Interplay of Strategic Decision Making and Spread of Epidemics
APA
(2025). Interplay of Strategic Decision Making and Spread of Epidemics. SciVideos. https://youtube.com/live/427TdfHAmig
MLA
Interplay of Strategic Decision Making and Spread of Epidemics. SciVideos, Mar. 11, 2025, https://youtube.com/live/427TdfHAmig
BibTex
@misc{ scivideos_ICTS:31035, doi = {}, url = {https://youtube.com/live/427TdfHAmig}, author = {}, keywords = {}, language = {en}, title = {Interplay of Strategic Decision Making and Spread of Epidemics}, publisher = {}, year = {2025}, month = {mar}, note = {ICTS:31035 see, \url{https://scivideos.org/index.php/icts-tifr/31035}} }
Abstract
Infectious diseases or epidemics spread through human society via social interactions among infected and healthy individuals. In this talk, we explore the coupled evolution of the epidemic and protection adoption behavior of humans.
In the first part of the talk, we focus on the class of susceptible-infected-susceptible (SIS) epidemic model where individuals choose whether to adopt protection or not based on the trade-off between the cost of adopting protection and the risk of infection; the latter depends on the current prevalence of the epidemic and the fraction of individuals who adopt protection in the entire population. We define the coupled epidemic-behavioral dynamics by modeling the evolution of individual protection adoption behavior according to the replicator dynamics. We fully characterize the equilibria and their stability properties. We further analyze the coupled dynamics under timescale separation when individual behavior evolves faster than the epidemic, and characterize the equilibria of the resulting discontinuous hybrid dynamical system. Numerical results illustrate how the coupled dynamics exhibits oscillatory behavior and convergence to sliding mode solutions under suitable parameter regimes.

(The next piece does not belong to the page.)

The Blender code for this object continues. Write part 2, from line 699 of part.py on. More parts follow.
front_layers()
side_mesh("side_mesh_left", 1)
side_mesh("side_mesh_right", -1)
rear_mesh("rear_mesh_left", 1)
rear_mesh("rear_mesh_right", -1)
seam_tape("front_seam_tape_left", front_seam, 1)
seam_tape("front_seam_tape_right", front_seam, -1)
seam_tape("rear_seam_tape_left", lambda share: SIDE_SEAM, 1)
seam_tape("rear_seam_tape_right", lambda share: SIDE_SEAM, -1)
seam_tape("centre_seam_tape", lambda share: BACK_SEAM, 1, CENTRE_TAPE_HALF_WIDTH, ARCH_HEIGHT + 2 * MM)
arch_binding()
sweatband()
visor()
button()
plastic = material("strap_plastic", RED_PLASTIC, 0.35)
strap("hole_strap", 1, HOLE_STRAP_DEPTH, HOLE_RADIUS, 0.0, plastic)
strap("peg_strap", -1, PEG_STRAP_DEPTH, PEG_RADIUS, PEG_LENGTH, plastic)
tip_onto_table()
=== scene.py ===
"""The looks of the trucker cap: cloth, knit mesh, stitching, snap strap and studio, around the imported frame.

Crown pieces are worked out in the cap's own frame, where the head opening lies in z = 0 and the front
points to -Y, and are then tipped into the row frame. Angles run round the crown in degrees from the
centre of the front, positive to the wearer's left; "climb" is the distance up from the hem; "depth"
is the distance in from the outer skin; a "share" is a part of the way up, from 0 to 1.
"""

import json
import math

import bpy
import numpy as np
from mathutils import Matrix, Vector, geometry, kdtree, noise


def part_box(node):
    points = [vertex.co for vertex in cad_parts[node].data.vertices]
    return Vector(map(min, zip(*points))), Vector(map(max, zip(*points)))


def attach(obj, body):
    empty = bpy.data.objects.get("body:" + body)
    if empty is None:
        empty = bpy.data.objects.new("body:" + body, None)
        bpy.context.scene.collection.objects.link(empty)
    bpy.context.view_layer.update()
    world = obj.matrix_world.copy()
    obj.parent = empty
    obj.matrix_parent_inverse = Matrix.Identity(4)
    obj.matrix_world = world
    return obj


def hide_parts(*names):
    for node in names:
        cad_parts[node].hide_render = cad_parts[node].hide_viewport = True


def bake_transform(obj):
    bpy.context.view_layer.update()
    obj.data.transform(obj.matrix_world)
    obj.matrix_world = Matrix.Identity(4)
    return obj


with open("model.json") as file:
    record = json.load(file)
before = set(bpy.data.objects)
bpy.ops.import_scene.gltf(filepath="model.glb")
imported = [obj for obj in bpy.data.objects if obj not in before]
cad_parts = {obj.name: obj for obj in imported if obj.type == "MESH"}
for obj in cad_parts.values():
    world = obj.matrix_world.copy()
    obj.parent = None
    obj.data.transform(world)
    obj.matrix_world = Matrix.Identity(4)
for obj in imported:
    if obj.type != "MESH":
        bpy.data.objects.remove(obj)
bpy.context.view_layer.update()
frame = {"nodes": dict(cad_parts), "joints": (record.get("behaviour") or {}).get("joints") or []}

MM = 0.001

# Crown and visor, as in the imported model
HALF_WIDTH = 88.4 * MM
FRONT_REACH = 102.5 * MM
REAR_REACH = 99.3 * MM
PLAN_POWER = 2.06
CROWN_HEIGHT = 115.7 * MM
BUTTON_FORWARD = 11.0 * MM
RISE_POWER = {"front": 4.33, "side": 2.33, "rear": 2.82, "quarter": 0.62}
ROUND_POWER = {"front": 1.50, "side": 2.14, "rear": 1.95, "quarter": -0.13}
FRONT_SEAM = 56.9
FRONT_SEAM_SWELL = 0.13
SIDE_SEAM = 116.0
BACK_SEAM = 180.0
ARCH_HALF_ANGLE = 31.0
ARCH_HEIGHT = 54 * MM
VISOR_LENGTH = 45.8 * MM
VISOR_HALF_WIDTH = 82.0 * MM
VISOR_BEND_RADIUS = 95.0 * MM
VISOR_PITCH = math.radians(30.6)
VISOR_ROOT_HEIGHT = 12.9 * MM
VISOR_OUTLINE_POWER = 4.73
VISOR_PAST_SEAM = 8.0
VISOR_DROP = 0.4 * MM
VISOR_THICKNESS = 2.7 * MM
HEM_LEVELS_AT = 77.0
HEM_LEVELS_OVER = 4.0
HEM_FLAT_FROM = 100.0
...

In the second part of the talk, we discuss a dynamic population game model to capture individual behavior against susceptible-asymptomatic-infected-recovered (SAIR) epidemic model. Each node chooses whether to activate (i.e., interact with others), how many other individuals to interact with, and which zone to move to in a time-scale which is comparable with the epidemic evolution. We define and analyze the notion of equilibrium in this game, and investigate the transient behavior of the epidemic spread in a range of numerical case studies, providing insights on the effects of the agents' degree of future awareness, strategic migration decisions, as well as different levels of lockdown and other interventions.